Questions About Personal Beliefs
Start here. Before you can discuss religion as a couple, each person needs to articulate what they actually believe. Not what their family believes. Not what they were raised with. What they believe right now, today.
- How would you describe your current relationship with religion or spirituality?
- Do you consider yourself religious, spiritual, agnostic, atheist, or something else entirely?
- How has your faith or lack of faith evolved over time?
- Is there a specific spiritual or religious experience that deeply impacted you?
- What role does prayer, meditation, or spiritual practice play in your daily life?
- Do you believe in an afterlife? How does that belief influence how you live?
- Is there a spiritual question you are still wrestling with?
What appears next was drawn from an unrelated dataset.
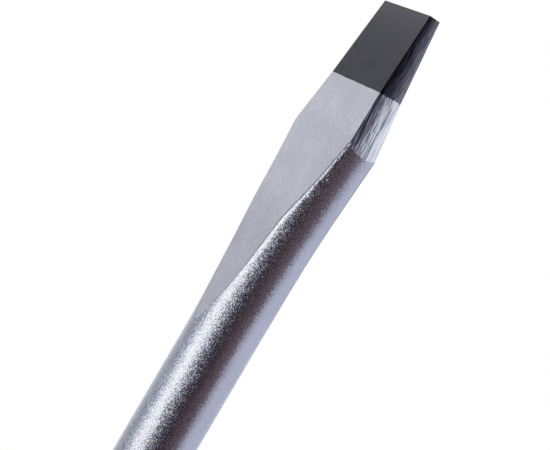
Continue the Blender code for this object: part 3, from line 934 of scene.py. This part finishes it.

That evolution question is important because people change. The person who was devout at eighteen might be questioning at thirty. The person who rejected religion in college might find their way back to it after loss or parenthood. Assuming your partner's beliefs are static is a mistake that catches couples off guard years into a relationship.
Questions About Religion in Your Relationship
This is where personal belief meets shared life. And it is where many couples discover they have been operating on assumptions instead of agreements.
- How important is it to you that we share the same religious or spiritual beliefs?
- Do you feel respected by me when it comes to your faith or beliefs?
- Is there a way my attitude toward religion or spirituality has made you uncomfortable?
- How do you feel about attending religious services together or separately?
- What role should religion play in our home?
- Do you feel pressure from your family regarding religious expectations in our relationship?
- How do we handle religious holidays that one of us observes and the other does not?
Now, let's be real. Interfaith relationships can absolutely thrive. Research from Naomi Schaefer Riley on interfaith marriages shows that success depends far less on sharing the same beliefs and far more on sharing respect for each other's beliefs. The couples who fail are not the ones who believe different things. They are the ones who quietly resent what their partner believes, or worse, try to change it.
Questions About Children and Faith
If you plan to have children, this is the conversation that cannot wait. Because how you raise your kids spiritually is one of the most emotionally charged decisions a couple can face, and discovering a fundamental disagreement in the delivery room is too late.
- If we have children, what religious or spiritual upbringing do you envision?
- How do you feel about raising children in a specific faith versus letting them choose?
- Would you want our children baptized, circumcised, or involved in other religious ceremonies?
- How would you handle it if our child rejected the faith we raised them in?
- What values from your religious or spiritual background do you want to pass on regardless of formal religious practice?
- How do we handle it if our families have strong and conflicting expectations about our children's religious upbringing?
That question about letting children choose sounds progressive and easy. But in practice, it is complicated. "Letting them choose" often means one parent quietly assumes their tradition will be the default and the other parent feels their beliefs are being marginalized. Define what "letting them choose" actually means in practice, not just in theory.
Questions About Moral and Ethical Alignment
Religion shapes morality for many people. But morality exists independent of religion too. Understanding where your moral frameworks come from, and where they overlap, is essential for navigating the ethical decisions every couple faces.
- Where do your moral principles come from? Faith, philosophy, personal experience?
- Are there moral or ethical positions influenced by your faith that you feel strongly about?
- How do you handle moral disagreements when they are rooted in different spiritual frameworks?
- Is there a social or political issue where your religious beliefs put you in a different position than mine?
- What does forgiveness look like in your spiritual worldview?
But here is the kicker. Moral disagreements that are rooted in religious conviction feel different from regular disagreements. They feel absolute. Non negotiable. Because when someone believes their moral position comes from a higher authority, compromising feels like betraying that authority. Understanding this dynamic is crucial. It does not mean you have to agree. But you have to understand why your partner holds their position as tightly as they do.
Questions About Creating Space for Both
The healthiest interfaith or mixed belief couples are the ones who create genuine space for both people's spiritual lives, not grudging tolerance, but active support.
- How can I better support your spiritual or religious life, even if I do not share it?
- Is there a spiritual practice you wish we could share together, regardless of belief differences?
- How do we make sure neither of us feels pressured to change our beliefs for the relationship?
- What would it look like for us to celebrate and honor both of our spiritual traditions?
- How do we present a united front on spiritual matters even when we privately disagree?
- What is the best case scenario for how religion and spirituality function in our relationship?
And honestly? That best case scenario question is where the real planning happens. Instead of focusing on what might go wrong, you are painting a picture of what it looks like when it goes right. That becomes your compass for every religious conversation that follows.
Religion does not have to divide couples. But it requires more than silence and avoidance. It requires the kind of honest, ongoing dialogue that most couples are too nervous to start. Tools like LoveCheck can help identify where your values and beliefs align and where the gaps live, but the conversations in this list are where the bridging happens.
Believe different things if you must. But believe in each other's right to believe them. That is the foundation everything else can be built on.